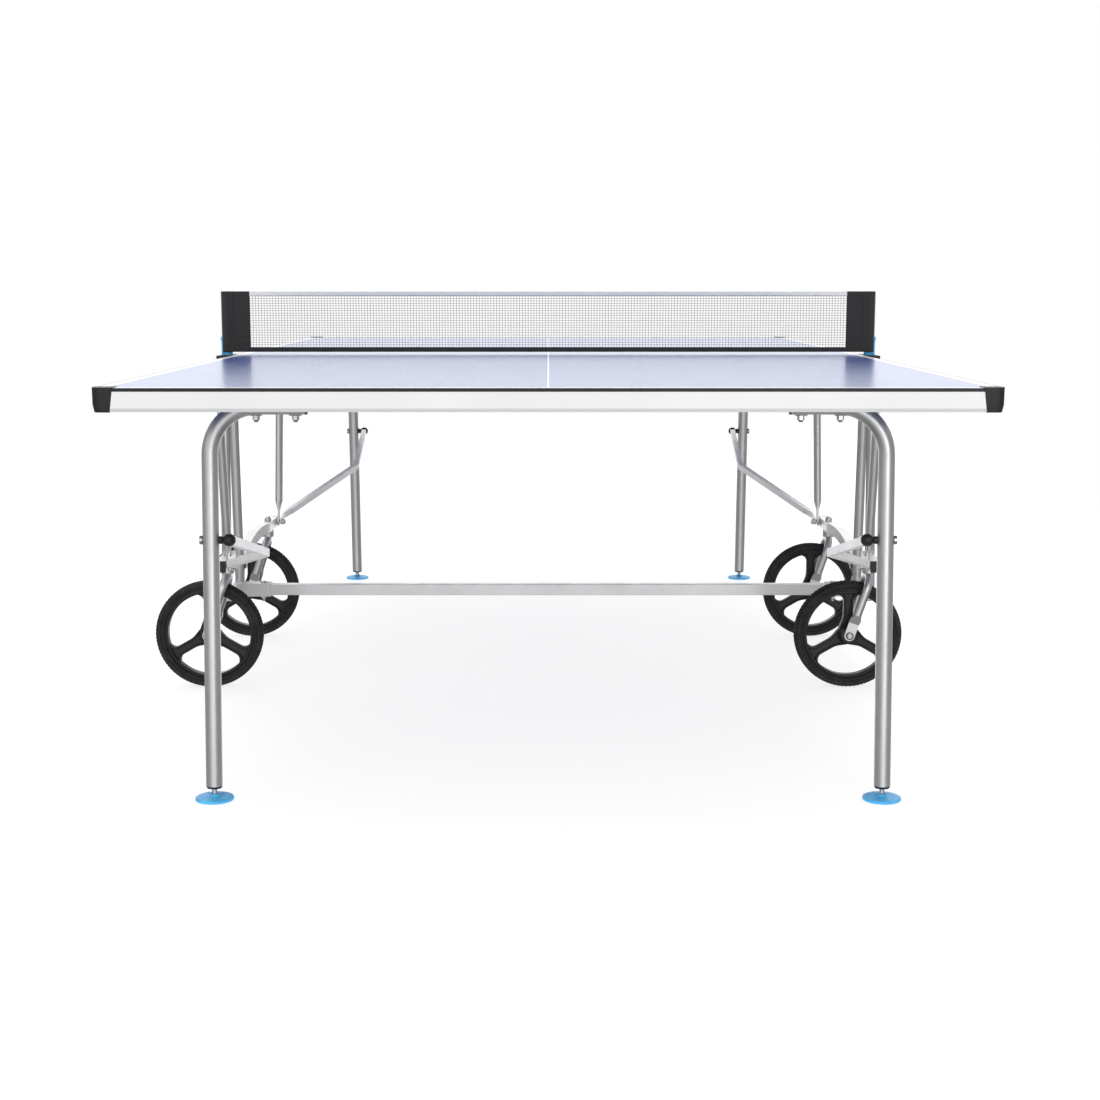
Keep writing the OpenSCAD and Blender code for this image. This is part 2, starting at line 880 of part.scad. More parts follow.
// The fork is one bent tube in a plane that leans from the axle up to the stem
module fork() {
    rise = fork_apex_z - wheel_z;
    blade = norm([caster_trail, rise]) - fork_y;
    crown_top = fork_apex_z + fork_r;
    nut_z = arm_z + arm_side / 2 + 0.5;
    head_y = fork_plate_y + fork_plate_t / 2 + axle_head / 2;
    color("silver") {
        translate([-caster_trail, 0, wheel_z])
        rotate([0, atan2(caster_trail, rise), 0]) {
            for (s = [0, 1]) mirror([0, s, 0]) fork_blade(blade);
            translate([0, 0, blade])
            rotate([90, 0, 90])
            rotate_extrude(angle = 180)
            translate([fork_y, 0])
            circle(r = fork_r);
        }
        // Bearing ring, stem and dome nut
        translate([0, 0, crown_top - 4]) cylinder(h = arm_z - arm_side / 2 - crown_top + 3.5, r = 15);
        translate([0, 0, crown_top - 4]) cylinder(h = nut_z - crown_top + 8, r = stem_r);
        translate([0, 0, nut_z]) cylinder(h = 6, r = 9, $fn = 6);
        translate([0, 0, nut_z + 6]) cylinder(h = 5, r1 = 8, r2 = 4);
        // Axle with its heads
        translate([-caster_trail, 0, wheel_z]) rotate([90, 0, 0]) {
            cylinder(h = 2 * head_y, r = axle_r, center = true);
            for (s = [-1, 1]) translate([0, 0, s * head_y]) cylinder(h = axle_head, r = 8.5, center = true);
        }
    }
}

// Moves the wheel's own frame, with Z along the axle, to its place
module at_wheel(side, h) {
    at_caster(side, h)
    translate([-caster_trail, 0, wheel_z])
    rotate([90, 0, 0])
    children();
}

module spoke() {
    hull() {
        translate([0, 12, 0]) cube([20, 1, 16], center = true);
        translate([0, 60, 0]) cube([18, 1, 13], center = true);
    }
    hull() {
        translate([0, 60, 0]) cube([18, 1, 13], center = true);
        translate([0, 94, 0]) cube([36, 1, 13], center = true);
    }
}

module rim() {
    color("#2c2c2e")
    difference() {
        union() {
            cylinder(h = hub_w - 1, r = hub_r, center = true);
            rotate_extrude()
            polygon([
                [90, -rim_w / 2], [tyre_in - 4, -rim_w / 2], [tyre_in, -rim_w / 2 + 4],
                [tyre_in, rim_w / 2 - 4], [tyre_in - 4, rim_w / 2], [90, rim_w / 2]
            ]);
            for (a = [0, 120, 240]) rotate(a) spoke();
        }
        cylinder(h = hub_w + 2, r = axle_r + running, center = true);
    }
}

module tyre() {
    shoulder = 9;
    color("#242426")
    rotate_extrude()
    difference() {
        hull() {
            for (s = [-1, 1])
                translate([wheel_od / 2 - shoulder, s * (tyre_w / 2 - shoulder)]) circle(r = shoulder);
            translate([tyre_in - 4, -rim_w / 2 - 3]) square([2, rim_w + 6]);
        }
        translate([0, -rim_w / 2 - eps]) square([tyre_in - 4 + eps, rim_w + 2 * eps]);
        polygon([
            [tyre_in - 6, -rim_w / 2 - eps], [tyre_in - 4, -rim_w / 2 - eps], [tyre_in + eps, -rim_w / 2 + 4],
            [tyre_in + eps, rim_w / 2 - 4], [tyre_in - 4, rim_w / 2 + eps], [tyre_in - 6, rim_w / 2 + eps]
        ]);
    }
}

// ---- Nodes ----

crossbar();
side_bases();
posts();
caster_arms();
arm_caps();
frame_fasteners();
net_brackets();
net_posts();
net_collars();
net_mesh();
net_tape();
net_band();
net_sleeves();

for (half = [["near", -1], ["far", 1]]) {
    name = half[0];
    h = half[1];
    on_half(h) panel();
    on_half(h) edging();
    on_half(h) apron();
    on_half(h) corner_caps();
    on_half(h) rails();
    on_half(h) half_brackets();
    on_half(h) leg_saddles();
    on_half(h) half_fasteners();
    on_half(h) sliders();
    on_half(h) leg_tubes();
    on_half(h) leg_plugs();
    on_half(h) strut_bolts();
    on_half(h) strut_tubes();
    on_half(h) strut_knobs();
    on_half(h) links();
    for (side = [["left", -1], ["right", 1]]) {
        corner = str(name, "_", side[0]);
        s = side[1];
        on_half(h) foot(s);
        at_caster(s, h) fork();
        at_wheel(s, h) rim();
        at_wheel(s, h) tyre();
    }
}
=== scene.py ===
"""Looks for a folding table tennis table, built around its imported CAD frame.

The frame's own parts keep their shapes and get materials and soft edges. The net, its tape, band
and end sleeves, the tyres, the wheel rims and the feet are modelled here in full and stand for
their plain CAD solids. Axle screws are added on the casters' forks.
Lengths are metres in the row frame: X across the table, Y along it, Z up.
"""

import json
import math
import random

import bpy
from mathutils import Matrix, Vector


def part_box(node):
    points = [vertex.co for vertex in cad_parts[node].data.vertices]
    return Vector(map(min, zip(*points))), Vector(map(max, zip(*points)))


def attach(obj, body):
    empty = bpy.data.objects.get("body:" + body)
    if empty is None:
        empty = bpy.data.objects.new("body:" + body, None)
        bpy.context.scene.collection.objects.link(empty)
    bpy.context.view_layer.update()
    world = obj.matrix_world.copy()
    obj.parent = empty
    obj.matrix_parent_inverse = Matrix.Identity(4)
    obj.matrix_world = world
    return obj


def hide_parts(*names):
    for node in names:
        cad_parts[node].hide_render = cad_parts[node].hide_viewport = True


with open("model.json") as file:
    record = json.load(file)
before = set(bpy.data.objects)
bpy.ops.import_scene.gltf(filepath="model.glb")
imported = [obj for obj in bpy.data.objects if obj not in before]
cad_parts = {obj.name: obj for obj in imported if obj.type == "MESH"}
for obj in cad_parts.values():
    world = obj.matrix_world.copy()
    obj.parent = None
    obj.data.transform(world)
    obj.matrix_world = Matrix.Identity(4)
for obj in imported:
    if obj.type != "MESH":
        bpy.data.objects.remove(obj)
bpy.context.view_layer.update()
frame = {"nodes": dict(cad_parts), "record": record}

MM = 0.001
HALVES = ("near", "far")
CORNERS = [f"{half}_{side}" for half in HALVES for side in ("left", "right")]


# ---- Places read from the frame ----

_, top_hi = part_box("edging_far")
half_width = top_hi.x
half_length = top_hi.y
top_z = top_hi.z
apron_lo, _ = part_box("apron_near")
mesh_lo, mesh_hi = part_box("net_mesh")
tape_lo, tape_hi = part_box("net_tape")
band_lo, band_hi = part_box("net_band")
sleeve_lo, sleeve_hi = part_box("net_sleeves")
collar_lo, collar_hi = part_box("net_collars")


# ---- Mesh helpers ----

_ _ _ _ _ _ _

**Exercise**
Write down exactly the span of lines above from the one containing "side_bases();" to the one containing "if empty is", both ends included.

**Answer to the task**
side_bases();
posts();
caster_arms();
arm_caps();
frame_fasteners();
net_brackets();
net_posts();
net_collars();
net_mesh();
net_tape();
net_band();
net_sleeves();

for (half = [["near", -1], ["far", 1]]) {
    name = half[0];
    h = half[1];
    on_half(h) panel();
    on_half(h) edging();
    on_half(h) apron();
    on_half(h) corner_caps();
    on_half(h) rails();
    on_half(h) half_brackets();
    on_half(h) leg_saddles();
    on_half(h) half_fasteners();
    on_half(h) sliders();
    on_half(h) leg_tubes();
    on_half(h) leg_plugs();
    on_half(h) strut_bolts();
    on_half(h) strut_tubes();
    on_half(h) strut_knobs();
    on_half(h) links();
    for (side = [["left", -1], ["right", 1]]) {
        corner = str(name, "_", side[0]);
        s = side[1];
        on_half(h) foot(s);
        at_caster(s, h) fork();
        at_wheel(s, h) rim();
        at_wheel(s, h) tyre();
    }
}
=== scene.py ===
"""Looks for a folding table tennis table, built around its imported CAD frame.

The frame's own parts keep their shapes and get materials and soft edges. The net, its tape, band
and end sleeves, the tyres, the wheel rims and the feet are modelled here in full and stand for
their plain CAD solids. Axle screws are added on the casters' forks.
Lengths are metres in the row frame: X across the table, Y along it, Z up.
"""

import json
import math
import random

import bpy
from mathutils import Matrix, Vector


def part_box(node):
    points = [vertex.co for vertex in cad_parts[node].data.vertices]
    return Vector(map(min, zip(*points))), Vector(map(max, zip(*points)))


def attach(obj, body):
    empty = bpy.data.objects.get("body:" + body)
    if empty is None:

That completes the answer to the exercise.